Par ailleurs, sont clarifiés et encadrés les délais de la mise à disposition du dossier et de délivrance de la copie aux personnes poursuivies devant le tribunal correctionnel. La loi prévoit de façon expresse que les avocats des parties pourront consulter le dossier au greffe du tribunal de grande instance dès la délivrance de la citation et, au plus tard, deux mois après la notification de la convocation en justice. Les parties ou leurs avocats auront droit à ce que leur soient délivrées gratuitement les pièces de la procédure au plus tard dans les deux mois suivant leur demande.

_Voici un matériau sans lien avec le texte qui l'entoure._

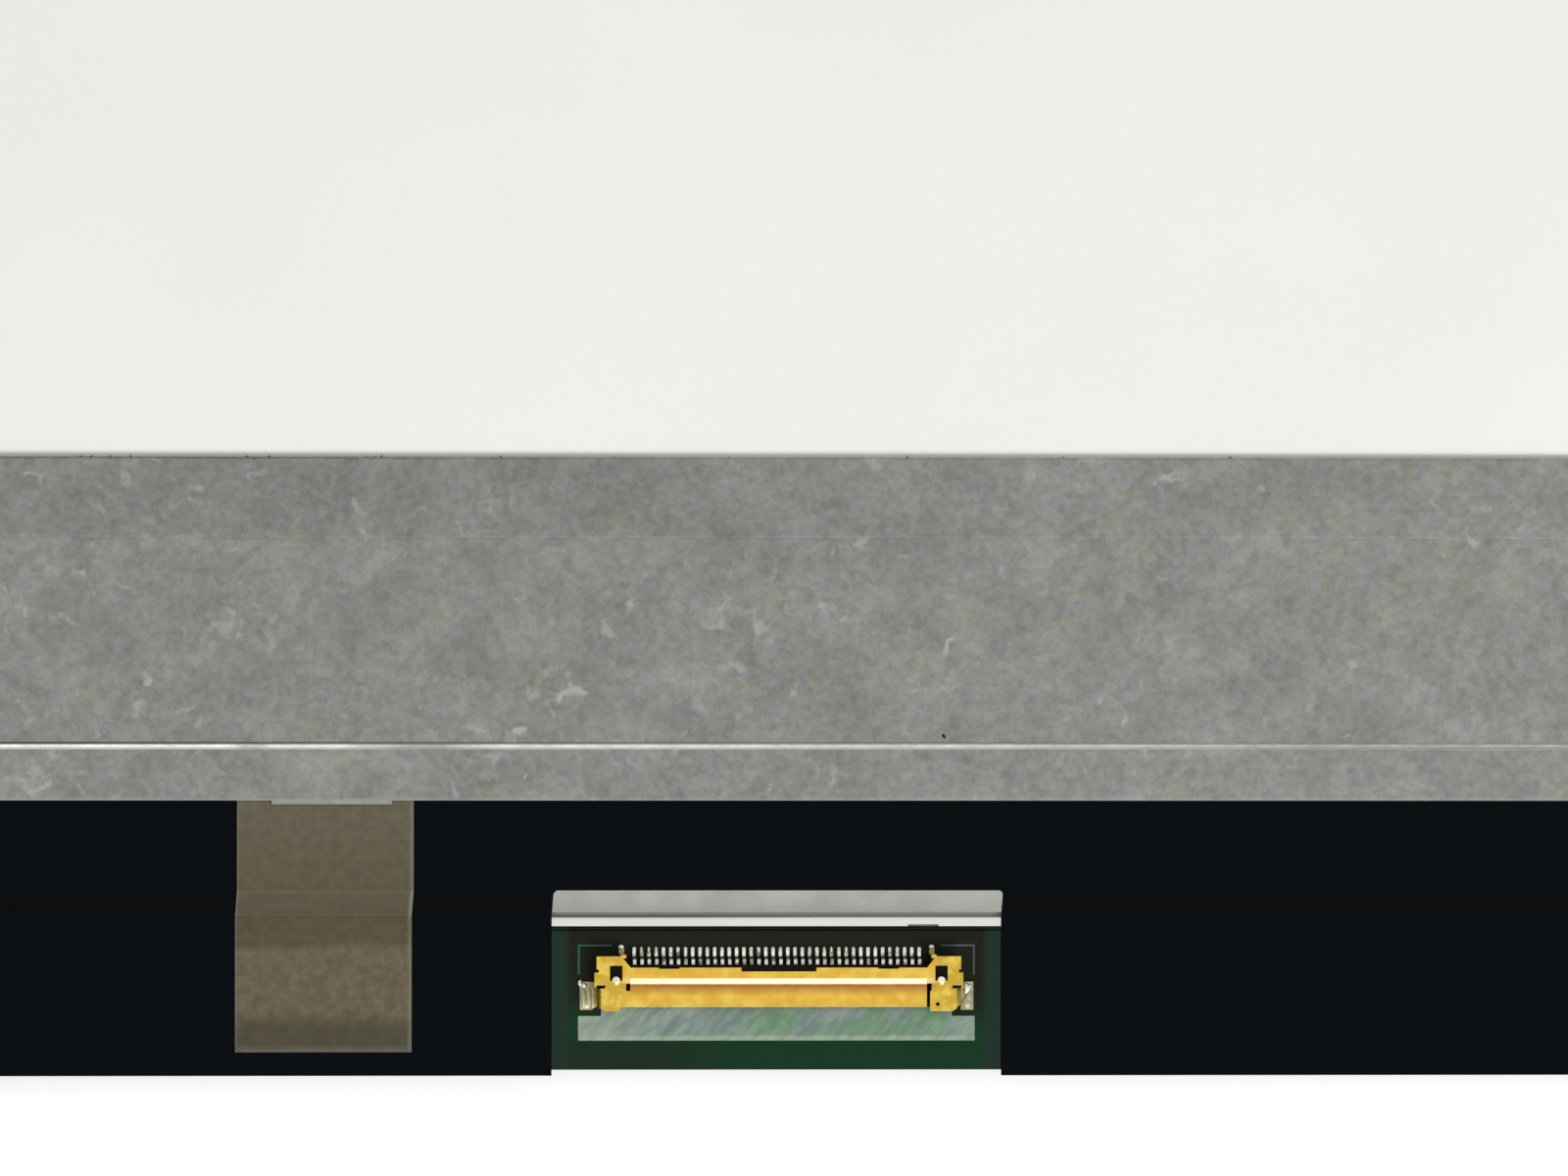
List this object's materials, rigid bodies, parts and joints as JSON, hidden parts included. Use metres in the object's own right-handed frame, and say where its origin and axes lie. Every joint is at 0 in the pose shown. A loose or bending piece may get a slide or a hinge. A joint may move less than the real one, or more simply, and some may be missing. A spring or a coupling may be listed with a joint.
{
  "type": "laptop screen panel",
  "caption": "Slim laptop display panel lying face down: glass cell, backlight in a white frame, steel cover strip, side brackets with screw ears and a taped driver board with its connector.",
  "frame": {"origin": "middle of the panel's front face, which lies down, at the middle of its length and height", "axes": "+X along the long side, to the right when the rear is seen with the board at the bottom; +Y from the board towards the top edge; +Z out of the rear"},
  "size_m": [0.3594, 0.2238, 0.0038],
  "materials": {
    "polariser": "dark anti-glare film",
    "cell_glass": "thin display glass",
    "black_tape": "matt black tape",
    "optical_film": "satin translucent film",
    "clear_acrylic": "clear acrylic plate",
    "white_reflector": "matt white foil",
    "led_package": "white package with yellow lens",
    "flex_circuit": "amber flexible circuit",
    "white_frame": "white moulding",
    "galvanised_steel": "galvanised sheet with fine spangle",
    "rail_aluminium": "mill finish",
    "foam_adhesive": "foam tape",
    "conductive_cloth": "metallised cloth tape",
    "solder_mask": "green solder mask",
    "chip_ceramic": "tan ceramic",
    "chip_package": "moulded black package",
    "contact_metal": "tin plated",
    "connector_plastic": "black moulding",
    "gold_plate": "gold plated",
    "tinned_copper": "tinned pad"
  },
  "bodies": {
    "root": {"front_polariser": "polariser", "colour_filter_glass": "cell_glass", "array_glass": "cell_glass", "rear_polariser": "polariser", "cell_tape": "black_tape", "upper_prism_film": "optical_film", "lower_prism_film": "optical_film", "diffuser_film": "optical_film", "light_guide": "clear_acrylic", "reflector_sheet": "white_reflector", "leds": "led_package", "led_strip": "flex_circuit", "moulded_frame": "white_frame", "right_bracket": "galvanised_steel", "left_bracket": "galvanised_steel", "top_bracket": "galvanised_steel", "led_rail": "rail_aluminium", "cover_adhesive": "foam_adhesive", "lower_cover": "galvanised_steel", "rear_tape": "black_tape", "ground_tape": "conductive_cloth", "front_tape": "black_tape", "driver_board": "solder_mask", "capacitors": "chip_ceramic", "driver_films": "flex_circuit", "driver_chips": "chip_package", "timing_chip": "chip_package", "power_coil": "chip_package", "power_chip": "chip_package", "connector_contacts": "contact_metal", "connector_housing": "connector_plastic", "connector_shell": "gold_plate", "ground_pad": "tinned_copper"}
  },
  "joints": []
}
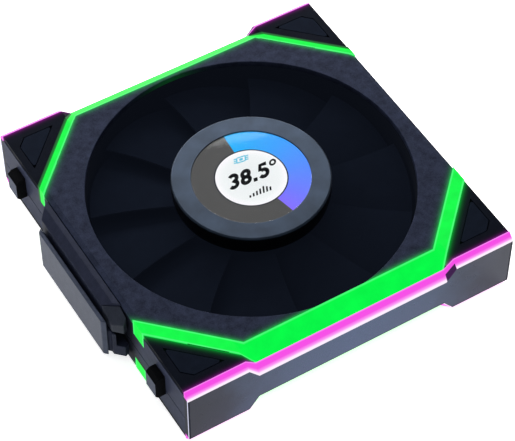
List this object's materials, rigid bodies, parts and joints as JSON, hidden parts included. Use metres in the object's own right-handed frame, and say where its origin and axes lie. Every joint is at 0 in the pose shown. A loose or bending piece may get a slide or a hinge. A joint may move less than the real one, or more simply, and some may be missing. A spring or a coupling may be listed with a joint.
{
  "type": "case fan",
  "caption": "Square computer case fan with lit edges, side mirror panels, a round display over the hub and a clip-on side connector module.",
  "frame": {"origin": "on the fan's axis, in the plane of the rear face", "axes": "+Z out of the front, display side; +X to the right of the upright display, towards the chain sockets; +Y to the top of the display"},
  "size_m": [0.1272, 0.1248, 0.0284],
  "materials": {
    "bearing_bronze": "sintered",
    "bezel_metal": "satin anodised blue grey",
    "blade_plastic": "matt black moulded",
    "cap_plastic": "satin black",
    "carrier_plastic": "moulded",
    "circuit_board": "solder mask",
    "contact_gold": "gold plated",
    "contact_plastic": "moulded",
    "core_steel": "stacked laminations",
    "display_face": "lit display",
    "green_light": "translucent light guide, lit green",
    "housing_plastic": "fine-grained moulded",
    "insulator_plastic": "moulded nylon",
    "latch_plastic": "fine-grained moulded",
    "led_white": "lit",
    "lens_glass": "clear",
    "magenta_light": "translucent light guide, lit magenta",
    "magnet": "bonded ferrite",
    "module_cover_metal": "satin anodised grey",
    "module_plastic": "fine-grained moulded",
    "pad_rubber": "smooth soft pad",
    "plate_plastic": "fine-grained moulded, slightly satin",
    "post_steel": "ground",
    "ribbon_film": "polyimide film",
    "screw_steel": "black zinc",
    "smoked_mirror": "smoked half mirror",
    "winding_copper": "enamelled copper wire",
    "yoke_steel": "drawn"
  },
  "bodies": {
    "frame": {"center_post": "post_steel", "chain_contact_block": "contact_plastic", "chain_contact_pins": "contact_gold", "cover_screws": "screw_steel", "display_bezel": "bezel_metal", "display_board": "circuit_board", "display_carrier": "carrier_plastic", "display_lens": "lens_glass", "display_panel": "display_face", "display_ribbon": "ribbon_film", "display_screws": "screw_steel", "edge_light_guide_bottom": "magenta_light", "edge_light_guide_top": "magenta_light", "frame_housing": "housing_plastic", "front_bottom_left_cap": "cap_plastic", "front_bottom_left_pad": "pad_rubber", "front_bottom_right_cap": "cap_plastic", "front_bottom_right_pad": "pad_rubber", "front_light_guide_bottom": "green_light", "front_light_guide_top": "green_light", "front_plate": "plate_plastic", "front_top_left_cap": "cap_plastic", "front_top_left_pad": "pad_rubber", "front_top_right_cap": "cap_plastic", "front_top_right_pad": "pad_rubber", "led_board_bottom": "circuit_board", "led_board_top": "circuit_board", "led_row_bottom": "led_white", "led_row_top": "led_white", "mirror_panel_bottom": "smoked_mirror", "mirror_panel_top": "smoked_mirror", "module_contact_block": "contact_plastic", "motor_board": "circuit_board", "rear_bottom_left_cap": "cap_plastic", "rear_bottom_left_pad": "pad_rubber", "rear_bottom_right_cap": "cap_plastic", "rear_bottom_right_pad": "pad_rubber", "rear_light_guide_bottom": "green_light", "rear_light_guide_top": "green_light", "rear_plate": "plate_plastic", "rear_top_left_cap": "cap_plastic", "rear_top_left_pad": "pad_rubber", "rear_top_right_cap": "cap_plastic", "rear_top_right_pad": "pad_rubber", "retaining_clip": "post_steel", "stator_core": "core_steel", "stator_insulator": "insulator_plastic", "stator_windings": "winding_copper"},
    "rotor": {"impeller": "blade_plastic", "rotor_yoke": "yoke_steel", "magnet_ring": "magnet", "front_bearing": "bearing_bronze", "rear_bearing": "bearing_bronze"},
    "connector_module": {"module_body": "module_plastic", "module_cover": "module_cover_metal", "module_board": "circuit_board", "module_contact_pins": "contact_gold", "socket_pins": "contact_gold", "latch_spring": "post_steel"},
    "latch": {"release_latch": "latch_plastic"}
  },
  "joints": [
    {"name": "impeller_spin", "type": "hinge", "parent": "frame", "child": "rotor", "pos_m": [0, 0, 0], "axis": [0, 0, 1], "continuous": true},
    {"name": "module_release", "type": "slide", "parent": "frame", "child": "connector_module", "axis": [-1, 0, 0], "range_m": [0, 0.012]},
    {"name": "latch_press", "type": "slide", "parent": "connector_module", "child": "latch", "axis": [0, 0, -1], "range_m": [0, 0.001], "stiffness_N_per_m": 600, "springref_m": -0.001, "deforming": ["latch_spring"]}
  ]
}
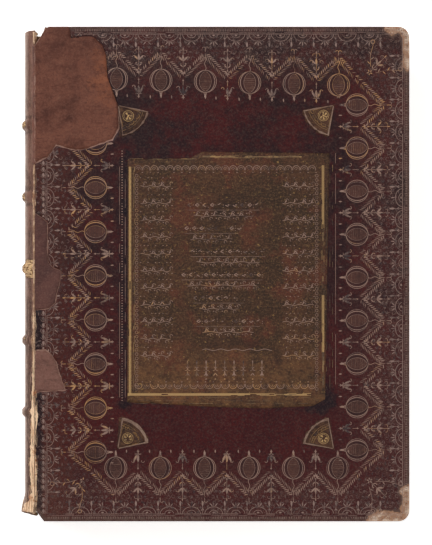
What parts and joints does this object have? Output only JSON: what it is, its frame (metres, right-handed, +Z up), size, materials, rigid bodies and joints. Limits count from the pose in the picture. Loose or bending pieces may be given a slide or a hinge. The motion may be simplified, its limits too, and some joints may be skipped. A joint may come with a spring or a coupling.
{
  "type": "antique leather-bound book",
  "caption": "Large leather-bound book with laced boards, raised bands on the spine, a tooled front cover with worn onlays, and covers that open.",
  "frame": {"origin": "centre of the base of the closed book's bounding box, on the outer face of the back cover", "axes": "+Z up through the thickness from back cover to front cover, +Y towards the head, +X towards the fore edge, spine at -X"},
  "size_m": [0.26, 0.33, 0.0455],
  "materials": {
    "covering_leather": "dark oxblood calf, polished by handling and blind and gilt tooled",
    "repair_leather": "plain brown calf, dull",
    "spine_leather": "rubbed and faded brown calf",
    "onlay_leather": "worn brown goatskin with remains of gilding",
    "fan_leather": "worn gilt onlay",
    "pasteboard": "raw pasteboard",
    "leaves": "aged rag paper, edges dusty",
    "endpaper": "aged laid paper",
    "hemp_cord": "raw hemp",
    "tooling_gold": "tarnished gold leaf in the tooling",
    "endband_thread": "linen thread over a rolled core"
  },
  "bodies": {
    "back_cover": {"back_board": "pasteboard", "back_cover_leather": "covering_leather", "back_pastedown": "endpaper", "back_lacing_slips": "hemp_cord"},
    "text_block": {"text_block": "leaves", "front_endleaf": "endpaper", "back_endleaf": "endpaper", "spine_lining": "endpaper", "band_cord_1": "hemp_cord", "band_cord_2": "hemp_cord", "band_cord_3": "hemp_cord", "band_cord_4": "hemp_cord", "band_cord_5": "hemp_cord", "head_endband": "endband_thread", "tail_endband": "endband_thread", "spine_leather": "spine_leather"},
    "front_cover": {"front_board": "pasteboard", "front_cover_leather": "covering_leather", "front_pastedown": "endpaper", "front_lacing_slips": "hemp_cord", "head_patch": "repair_leather", "middle_patch": "repair_leather", "lower_patch": "repair_leather", "centre_panel": "onlay_leather", "corner_fan_head_spine": "fan_leather", "corner_fan_head_fore": "fan_leather", "corner_fan_tail_spine": "fan_leather", "corner_fan_tail_fore": "fan_leather"}
  },
  "joints": [
    {"name": "back_hinge", "type": "hinge", "parent": "back_cover", "child": "text_block", "pos_m": [-0.12, 0, 0], "axis": [0, -1, 0], "range_deg": [0, 120]},
    {"name": "front_hinge", "type": "hinge", "parent": "text_block", "child": "front_cover", "pos_m": [-0.12, 0, 0.045], "axis": [0, -1, 0], "range_deg": [0, 180]}
  ]
}
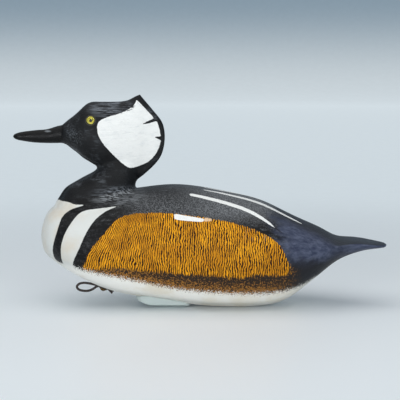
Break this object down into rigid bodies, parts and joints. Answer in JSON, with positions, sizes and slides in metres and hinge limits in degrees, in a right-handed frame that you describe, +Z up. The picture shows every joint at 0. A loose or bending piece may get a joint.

Le projet de loi innove en renforçant la faculté, pour les personnes prévenues devant le tribunal correctionnel, de demander des actes d’investigations supplémentaires. Ainsi, ce droit sera désormais expressément énoncé dans le code de procédure pénale, alors qu’il n’est aujourd’hui qu’implicite, et le tribunal correctionnel devra demain, s’il refuse les demandes, rendre une décision spéciale et motivée.

En outre, si elle y fait droit, la juridiction pourra désormais confier à un juge d’instruction, et non plus seulement à l’un des membres de la formation de jugement, la réalisation du supplément d’information demandé, permettant ainsi de faciliter la possibilité, pour les justiciables, d’obtenir des investigations complémentaires.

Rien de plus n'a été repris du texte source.